» **Records for processing**
━━━━━━━━

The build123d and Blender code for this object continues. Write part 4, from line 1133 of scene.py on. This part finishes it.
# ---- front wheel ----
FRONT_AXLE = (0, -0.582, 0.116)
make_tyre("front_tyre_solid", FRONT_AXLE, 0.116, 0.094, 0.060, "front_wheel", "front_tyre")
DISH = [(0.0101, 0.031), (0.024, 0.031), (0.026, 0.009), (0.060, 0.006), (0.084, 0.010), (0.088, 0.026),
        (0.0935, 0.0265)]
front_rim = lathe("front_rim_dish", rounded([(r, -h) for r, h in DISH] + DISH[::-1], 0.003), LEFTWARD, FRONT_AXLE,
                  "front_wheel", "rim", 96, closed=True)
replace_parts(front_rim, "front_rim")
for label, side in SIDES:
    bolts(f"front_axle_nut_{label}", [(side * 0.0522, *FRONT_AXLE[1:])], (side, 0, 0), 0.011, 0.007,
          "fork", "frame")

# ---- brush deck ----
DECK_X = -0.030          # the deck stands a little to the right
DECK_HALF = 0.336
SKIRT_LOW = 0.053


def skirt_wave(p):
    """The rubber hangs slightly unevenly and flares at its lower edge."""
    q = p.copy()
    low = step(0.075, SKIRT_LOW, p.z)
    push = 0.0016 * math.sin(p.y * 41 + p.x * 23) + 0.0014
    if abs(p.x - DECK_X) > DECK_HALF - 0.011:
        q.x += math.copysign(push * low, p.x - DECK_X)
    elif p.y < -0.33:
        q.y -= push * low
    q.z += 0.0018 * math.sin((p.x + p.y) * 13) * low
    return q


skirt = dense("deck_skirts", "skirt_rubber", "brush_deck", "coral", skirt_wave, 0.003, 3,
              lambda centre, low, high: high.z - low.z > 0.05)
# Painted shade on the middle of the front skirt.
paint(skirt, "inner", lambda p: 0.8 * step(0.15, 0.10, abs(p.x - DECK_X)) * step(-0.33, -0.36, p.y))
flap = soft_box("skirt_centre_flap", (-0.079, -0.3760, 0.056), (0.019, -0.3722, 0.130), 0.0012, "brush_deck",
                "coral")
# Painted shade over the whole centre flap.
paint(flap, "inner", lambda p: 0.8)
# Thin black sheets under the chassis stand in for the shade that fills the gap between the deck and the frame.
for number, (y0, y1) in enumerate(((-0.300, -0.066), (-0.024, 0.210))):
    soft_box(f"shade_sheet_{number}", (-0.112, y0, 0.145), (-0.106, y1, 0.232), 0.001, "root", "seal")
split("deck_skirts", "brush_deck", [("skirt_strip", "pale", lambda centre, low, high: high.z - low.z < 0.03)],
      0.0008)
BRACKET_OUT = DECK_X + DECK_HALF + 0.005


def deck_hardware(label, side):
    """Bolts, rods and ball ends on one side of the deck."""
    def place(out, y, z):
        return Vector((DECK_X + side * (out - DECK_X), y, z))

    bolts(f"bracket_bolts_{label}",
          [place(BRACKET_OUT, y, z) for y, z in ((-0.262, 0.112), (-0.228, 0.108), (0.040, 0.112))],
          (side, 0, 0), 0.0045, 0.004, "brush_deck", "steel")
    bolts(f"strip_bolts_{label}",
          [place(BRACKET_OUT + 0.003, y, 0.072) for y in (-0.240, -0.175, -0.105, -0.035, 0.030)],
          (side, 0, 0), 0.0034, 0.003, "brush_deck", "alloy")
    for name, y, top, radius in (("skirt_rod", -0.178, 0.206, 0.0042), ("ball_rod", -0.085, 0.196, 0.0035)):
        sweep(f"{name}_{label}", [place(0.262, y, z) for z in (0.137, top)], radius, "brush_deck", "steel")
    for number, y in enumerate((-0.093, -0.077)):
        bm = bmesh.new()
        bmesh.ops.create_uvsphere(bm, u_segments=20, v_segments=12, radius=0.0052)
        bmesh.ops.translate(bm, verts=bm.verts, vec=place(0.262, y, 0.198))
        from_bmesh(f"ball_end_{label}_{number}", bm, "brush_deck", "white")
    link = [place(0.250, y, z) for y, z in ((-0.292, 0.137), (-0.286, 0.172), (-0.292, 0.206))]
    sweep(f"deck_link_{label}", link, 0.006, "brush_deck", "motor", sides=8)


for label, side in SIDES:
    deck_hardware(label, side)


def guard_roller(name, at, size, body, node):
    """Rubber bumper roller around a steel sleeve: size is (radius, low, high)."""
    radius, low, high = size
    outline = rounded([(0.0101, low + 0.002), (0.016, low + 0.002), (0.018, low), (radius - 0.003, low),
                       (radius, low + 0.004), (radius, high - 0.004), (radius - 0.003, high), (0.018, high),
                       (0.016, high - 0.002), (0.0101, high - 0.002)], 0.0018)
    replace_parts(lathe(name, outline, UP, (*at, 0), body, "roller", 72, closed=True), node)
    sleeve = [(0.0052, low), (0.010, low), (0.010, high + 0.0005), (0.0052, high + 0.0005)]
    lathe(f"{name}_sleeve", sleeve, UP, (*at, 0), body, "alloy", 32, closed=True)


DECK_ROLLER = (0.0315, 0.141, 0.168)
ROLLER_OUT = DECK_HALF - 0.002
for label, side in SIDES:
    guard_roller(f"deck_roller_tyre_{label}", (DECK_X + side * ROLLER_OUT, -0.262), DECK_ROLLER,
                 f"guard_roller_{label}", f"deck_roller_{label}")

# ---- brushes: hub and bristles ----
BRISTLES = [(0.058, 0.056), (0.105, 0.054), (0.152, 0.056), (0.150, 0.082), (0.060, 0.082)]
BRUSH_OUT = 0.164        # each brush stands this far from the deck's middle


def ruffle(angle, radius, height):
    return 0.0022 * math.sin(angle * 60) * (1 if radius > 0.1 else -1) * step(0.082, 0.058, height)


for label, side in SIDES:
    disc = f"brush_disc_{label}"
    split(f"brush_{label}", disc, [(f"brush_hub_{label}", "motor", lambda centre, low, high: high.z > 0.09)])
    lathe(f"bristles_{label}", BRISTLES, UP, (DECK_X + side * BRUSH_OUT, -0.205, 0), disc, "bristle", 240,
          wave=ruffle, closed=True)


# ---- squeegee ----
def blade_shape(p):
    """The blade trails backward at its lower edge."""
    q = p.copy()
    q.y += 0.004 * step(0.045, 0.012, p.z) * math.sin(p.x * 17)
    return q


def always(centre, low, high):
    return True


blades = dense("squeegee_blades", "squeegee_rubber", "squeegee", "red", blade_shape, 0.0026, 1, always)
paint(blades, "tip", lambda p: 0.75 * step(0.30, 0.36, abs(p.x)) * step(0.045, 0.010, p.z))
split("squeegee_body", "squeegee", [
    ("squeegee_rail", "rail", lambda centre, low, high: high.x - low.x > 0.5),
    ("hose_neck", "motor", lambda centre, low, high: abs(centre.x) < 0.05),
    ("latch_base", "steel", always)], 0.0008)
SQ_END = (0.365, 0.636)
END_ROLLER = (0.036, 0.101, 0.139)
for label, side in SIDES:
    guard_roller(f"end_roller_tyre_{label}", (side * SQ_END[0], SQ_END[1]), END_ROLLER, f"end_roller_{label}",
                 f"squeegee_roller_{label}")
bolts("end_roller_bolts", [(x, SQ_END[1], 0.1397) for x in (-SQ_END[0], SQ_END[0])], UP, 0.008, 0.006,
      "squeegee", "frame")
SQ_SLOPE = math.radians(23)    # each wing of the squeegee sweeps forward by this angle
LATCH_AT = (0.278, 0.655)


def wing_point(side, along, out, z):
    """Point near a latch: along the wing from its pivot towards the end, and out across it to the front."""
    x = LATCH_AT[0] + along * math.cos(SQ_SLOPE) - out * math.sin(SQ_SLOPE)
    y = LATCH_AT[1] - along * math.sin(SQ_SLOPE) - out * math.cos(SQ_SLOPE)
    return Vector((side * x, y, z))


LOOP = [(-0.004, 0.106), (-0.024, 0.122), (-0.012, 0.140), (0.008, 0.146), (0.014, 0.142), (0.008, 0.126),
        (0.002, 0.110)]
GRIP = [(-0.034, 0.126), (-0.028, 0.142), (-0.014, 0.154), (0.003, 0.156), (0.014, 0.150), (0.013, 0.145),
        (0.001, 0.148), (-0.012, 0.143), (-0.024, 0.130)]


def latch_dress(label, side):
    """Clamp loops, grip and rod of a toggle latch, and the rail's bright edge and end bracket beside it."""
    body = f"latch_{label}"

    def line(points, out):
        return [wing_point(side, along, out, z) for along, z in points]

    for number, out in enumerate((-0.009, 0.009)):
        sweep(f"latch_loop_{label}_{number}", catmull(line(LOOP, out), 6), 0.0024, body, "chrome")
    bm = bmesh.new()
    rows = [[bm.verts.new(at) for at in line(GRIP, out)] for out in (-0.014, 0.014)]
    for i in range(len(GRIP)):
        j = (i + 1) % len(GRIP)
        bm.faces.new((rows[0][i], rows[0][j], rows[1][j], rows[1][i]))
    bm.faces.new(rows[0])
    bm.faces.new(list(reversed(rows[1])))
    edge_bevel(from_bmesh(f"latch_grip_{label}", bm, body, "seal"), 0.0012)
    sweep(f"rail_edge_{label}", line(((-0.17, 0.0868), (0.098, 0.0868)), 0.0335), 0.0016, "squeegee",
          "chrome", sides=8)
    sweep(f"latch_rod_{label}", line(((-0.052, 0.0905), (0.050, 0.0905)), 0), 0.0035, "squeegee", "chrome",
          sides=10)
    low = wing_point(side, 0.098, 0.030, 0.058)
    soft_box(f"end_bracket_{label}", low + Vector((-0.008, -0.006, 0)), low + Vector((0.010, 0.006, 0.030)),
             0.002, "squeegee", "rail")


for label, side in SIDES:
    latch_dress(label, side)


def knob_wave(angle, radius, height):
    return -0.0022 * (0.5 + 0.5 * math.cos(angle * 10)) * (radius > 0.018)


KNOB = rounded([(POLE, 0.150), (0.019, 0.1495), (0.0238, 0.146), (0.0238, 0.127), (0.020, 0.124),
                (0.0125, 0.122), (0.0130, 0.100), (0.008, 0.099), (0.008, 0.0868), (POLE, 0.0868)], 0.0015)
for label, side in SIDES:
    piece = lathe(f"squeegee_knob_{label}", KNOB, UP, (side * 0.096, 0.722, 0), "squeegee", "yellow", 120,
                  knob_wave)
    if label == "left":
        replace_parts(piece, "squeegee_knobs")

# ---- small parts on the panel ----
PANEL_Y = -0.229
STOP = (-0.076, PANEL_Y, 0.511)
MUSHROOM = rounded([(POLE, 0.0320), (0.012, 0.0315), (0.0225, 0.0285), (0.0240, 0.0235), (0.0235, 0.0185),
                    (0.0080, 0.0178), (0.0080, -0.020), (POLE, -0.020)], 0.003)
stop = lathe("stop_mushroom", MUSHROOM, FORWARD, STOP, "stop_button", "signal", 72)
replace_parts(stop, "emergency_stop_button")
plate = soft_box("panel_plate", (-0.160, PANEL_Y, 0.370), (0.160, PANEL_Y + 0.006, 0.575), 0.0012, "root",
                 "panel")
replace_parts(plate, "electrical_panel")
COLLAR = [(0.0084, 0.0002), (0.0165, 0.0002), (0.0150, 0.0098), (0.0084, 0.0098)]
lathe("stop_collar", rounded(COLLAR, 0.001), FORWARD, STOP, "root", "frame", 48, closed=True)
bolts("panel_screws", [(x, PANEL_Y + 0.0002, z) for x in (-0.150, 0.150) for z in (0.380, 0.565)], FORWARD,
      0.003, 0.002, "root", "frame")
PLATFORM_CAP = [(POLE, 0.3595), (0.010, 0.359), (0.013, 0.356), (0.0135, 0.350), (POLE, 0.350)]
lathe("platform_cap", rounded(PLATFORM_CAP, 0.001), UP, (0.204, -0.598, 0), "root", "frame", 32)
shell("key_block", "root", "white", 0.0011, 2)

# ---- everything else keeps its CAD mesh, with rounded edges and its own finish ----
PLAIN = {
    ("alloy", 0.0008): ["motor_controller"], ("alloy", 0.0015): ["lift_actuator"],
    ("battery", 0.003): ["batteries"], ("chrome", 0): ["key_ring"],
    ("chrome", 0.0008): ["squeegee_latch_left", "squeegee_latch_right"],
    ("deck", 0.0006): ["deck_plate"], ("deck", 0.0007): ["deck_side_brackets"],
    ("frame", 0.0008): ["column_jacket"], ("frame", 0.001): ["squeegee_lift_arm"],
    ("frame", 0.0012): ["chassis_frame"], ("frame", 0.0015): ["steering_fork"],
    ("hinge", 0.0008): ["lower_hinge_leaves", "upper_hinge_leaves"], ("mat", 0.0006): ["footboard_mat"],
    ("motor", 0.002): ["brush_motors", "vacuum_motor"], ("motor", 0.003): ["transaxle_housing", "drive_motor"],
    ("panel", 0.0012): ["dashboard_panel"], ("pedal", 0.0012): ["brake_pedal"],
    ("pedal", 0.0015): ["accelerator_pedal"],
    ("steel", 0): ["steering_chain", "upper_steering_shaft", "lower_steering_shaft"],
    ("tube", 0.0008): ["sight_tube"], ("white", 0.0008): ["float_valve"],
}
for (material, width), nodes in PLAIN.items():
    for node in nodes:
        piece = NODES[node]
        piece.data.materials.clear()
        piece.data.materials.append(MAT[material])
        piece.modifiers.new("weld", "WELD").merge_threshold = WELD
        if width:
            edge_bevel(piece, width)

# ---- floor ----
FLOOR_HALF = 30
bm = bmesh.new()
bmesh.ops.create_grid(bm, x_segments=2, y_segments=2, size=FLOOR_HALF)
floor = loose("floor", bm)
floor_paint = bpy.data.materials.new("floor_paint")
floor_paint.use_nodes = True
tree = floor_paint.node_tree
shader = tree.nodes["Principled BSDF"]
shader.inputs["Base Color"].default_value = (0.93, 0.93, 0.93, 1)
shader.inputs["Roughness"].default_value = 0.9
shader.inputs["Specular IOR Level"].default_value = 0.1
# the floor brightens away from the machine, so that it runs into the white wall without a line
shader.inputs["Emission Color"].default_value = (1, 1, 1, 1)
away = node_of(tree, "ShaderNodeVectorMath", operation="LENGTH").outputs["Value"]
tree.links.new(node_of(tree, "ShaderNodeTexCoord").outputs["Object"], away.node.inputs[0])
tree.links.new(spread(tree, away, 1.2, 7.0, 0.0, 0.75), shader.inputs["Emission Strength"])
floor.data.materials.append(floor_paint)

━━━━━━━━

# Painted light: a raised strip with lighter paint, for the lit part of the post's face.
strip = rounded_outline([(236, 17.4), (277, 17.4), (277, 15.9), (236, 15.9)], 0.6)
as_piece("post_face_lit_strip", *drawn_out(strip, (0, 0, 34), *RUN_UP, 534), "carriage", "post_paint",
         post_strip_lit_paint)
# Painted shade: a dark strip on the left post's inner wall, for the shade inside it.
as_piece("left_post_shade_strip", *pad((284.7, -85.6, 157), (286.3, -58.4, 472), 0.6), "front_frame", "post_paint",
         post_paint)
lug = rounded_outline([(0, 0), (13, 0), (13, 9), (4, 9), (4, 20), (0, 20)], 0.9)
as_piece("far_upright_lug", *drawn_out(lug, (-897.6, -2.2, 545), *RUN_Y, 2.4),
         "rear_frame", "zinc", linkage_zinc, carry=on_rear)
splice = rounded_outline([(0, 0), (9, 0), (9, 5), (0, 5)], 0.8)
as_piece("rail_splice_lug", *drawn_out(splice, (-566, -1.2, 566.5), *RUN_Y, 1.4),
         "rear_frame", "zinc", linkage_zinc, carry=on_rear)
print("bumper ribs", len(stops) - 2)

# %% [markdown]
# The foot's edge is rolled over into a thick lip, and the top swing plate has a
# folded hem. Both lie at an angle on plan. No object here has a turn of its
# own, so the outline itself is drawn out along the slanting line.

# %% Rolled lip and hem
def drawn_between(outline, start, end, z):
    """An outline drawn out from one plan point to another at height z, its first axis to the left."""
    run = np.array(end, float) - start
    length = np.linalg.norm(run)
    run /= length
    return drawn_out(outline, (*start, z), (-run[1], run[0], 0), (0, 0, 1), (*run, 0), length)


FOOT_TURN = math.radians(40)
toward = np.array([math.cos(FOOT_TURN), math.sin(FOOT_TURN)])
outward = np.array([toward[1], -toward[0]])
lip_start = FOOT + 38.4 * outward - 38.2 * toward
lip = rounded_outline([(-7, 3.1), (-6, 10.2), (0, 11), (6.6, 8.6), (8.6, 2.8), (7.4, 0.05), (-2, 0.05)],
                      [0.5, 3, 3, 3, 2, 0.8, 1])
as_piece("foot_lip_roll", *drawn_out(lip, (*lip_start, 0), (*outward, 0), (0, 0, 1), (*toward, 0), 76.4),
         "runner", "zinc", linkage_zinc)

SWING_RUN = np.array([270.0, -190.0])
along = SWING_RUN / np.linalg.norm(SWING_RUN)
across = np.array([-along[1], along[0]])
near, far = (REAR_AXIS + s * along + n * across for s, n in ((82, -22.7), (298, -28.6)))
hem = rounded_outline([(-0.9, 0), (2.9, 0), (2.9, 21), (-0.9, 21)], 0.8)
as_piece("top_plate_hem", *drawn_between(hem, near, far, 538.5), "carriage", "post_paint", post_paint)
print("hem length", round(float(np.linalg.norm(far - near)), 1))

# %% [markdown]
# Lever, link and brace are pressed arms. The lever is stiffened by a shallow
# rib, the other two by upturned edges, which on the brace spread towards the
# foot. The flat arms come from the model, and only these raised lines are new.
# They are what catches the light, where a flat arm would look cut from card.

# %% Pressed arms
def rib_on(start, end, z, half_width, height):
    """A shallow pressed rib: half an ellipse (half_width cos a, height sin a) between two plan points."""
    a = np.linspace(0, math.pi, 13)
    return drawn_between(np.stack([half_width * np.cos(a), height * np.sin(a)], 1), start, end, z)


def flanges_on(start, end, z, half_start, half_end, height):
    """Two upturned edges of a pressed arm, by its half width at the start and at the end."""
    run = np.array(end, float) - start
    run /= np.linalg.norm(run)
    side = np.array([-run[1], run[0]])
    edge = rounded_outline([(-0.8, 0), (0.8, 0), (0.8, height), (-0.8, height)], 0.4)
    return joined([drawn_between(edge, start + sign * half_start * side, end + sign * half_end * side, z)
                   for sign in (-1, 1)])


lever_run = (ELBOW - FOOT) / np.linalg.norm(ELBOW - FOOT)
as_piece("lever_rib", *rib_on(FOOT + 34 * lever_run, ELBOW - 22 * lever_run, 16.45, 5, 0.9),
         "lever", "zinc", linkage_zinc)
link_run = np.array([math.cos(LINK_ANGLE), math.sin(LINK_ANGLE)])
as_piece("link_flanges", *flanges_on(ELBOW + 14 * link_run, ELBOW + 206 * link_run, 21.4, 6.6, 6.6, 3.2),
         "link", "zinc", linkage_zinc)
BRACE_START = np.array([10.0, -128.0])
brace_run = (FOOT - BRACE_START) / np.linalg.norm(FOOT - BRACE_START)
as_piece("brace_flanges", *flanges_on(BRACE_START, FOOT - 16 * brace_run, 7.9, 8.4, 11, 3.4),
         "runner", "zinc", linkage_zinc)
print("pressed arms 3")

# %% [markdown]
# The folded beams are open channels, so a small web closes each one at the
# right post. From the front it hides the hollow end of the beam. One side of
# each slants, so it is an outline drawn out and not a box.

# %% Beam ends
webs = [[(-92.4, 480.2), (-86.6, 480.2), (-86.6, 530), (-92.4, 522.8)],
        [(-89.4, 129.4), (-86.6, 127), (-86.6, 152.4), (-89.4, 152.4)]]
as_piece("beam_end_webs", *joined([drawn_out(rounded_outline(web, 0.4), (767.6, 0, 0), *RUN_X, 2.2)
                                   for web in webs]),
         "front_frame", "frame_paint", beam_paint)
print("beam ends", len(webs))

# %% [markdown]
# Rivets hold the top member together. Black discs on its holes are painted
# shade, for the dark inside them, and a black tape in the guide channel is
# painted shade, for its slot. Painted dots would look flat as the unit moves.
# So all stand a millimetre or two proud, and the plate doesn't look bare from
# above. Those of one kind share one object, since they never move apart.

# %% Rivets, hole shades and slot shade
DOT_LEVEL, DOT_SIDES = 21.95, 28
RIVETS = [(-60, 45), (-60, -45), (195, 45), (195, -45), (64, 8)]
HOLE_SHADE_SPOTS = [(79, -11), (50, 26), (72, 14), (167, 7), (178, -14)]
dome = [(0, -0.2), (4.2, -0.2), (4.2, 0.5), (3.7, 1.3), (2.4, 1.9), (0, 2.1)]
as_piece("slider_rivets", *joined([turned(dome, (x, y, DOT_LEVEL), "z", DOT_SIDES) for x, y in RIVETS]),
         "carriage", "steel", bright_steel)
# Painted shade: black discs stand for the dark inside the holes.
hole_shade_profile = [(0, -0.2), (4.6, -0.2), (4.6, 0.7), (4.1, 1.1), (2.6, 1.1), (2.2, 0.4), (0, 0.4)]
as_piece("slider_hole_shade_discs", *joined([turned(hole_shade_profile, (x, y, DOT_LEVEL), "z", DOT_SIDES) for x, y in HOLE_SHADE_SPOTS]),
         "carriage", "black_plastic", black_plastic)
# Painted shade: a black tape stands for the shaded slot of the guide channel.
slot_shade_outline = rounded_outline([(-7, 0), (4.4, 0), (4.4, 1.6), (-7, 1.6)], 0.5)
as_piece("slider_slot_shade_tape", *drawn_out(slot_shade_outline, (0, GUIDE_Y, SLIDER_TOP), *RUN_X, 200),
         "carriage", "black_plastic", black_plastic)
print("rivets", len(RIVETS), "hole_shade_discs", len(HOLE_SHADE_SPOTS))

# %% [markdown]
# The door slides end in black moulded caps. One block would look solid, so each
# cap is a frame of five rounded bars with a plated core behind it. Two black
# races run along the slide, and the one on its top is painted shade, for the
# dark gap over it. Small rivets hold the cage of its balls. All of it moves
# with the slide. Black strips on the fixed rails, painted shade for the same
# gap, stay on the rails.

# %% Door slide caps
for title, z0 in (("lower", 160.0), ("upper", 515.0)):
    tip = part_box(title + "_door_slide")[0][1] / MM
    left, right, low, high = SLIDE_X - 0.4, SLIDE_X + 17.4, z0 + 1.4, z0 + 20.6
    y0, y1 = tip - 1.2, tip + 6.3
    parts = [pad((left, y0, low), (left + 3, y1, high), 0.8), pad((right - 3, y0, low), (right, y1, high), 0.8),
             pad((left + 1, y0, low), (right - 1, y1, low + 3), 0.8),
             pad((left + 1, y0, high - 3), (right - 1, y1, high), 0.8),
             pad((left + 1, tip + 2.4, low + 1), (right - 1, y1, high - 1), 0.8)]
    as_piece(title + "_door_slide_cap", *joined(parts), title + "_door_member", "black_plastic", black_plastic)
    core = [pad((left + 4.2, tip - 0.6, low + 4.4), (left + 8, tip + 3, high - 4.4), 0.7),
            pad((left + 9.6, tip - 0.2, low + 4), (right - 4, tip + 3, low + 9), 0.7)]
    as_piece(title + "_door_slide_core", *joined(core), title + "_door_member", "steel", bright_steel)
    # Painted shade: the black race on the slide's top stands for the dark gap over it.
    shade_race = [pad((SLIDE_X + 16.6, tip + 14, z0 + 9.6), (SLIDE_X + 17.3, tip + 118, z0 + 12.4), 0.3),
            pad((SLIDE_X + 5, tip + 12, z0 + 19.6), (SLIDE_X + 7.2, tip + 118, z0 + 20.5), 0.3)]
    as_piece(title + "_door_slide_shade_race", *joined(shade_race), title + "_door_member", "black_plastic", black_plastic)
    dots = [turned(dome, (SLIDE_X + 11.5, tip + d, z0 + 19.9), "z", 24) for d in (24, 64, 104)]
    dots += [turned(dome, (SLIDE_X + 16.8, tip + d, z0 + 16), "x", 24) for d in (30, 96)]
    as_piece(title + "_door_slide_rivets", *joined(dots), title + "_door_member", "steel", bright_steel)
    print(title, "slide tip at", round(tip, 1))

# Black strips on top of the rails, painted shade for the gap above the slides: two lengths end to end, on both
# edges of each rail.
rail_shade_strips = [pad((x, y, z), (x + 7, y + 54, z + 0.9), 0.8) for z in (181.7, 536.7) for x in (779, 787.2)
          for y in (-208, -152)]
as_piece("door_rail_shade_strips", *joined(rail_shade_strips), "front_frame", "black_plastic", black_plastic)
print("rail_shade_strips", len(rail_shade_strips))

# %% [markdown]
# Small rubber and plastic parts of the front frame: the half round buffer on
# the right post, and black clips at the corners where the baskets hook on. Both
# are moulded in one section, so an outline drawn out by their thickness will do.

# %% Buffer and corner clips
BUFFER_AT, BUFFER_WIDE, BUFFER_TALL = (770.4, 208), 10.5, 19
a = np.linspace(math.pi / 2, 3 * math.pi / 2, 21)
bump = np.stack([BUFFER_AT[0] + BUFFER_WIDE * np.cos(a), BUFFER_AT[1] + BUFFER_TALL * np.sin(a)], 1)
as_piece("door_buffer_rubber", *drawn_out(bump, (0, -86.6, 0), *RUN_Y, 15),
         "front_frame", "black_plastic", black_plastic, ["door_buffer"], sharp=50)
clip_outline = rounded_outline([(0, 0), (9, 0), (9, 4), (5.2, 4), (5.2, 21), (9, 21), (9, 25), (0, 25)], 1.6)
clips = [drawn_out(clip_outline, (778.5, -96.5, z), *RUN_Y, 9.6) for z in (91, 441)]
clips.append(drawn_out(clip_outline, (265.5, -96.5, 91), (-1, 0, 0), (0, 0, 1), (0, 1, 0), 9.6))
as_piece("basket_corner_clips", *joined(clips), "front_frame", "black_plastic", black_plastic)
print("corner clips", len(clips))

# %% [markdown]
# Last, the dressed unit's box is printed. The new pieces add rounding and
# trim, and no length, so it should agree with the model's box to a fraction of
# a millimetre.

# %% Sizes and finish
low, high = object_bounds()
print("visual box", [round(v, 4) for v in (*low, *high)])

━━━━━━━━

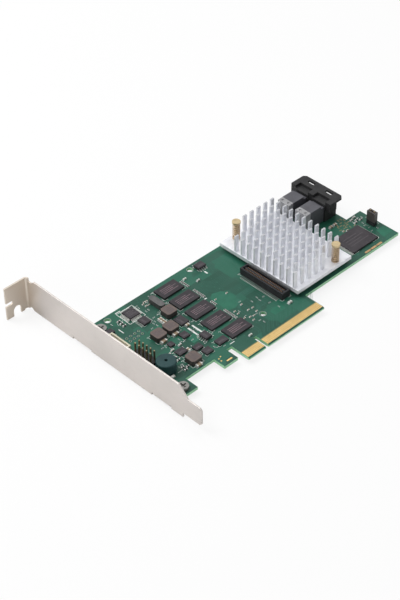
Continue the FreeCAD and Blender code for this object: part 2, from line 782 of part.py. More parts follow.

━━━━━━━━

» **Exercise instructions**
Using the listing above, pull out all lines that hold the word "scene".

» **Written solution**
The build123d and Blender code for this object continues. Write part 4, from line 1133 of scene.py on. This part finishes it.

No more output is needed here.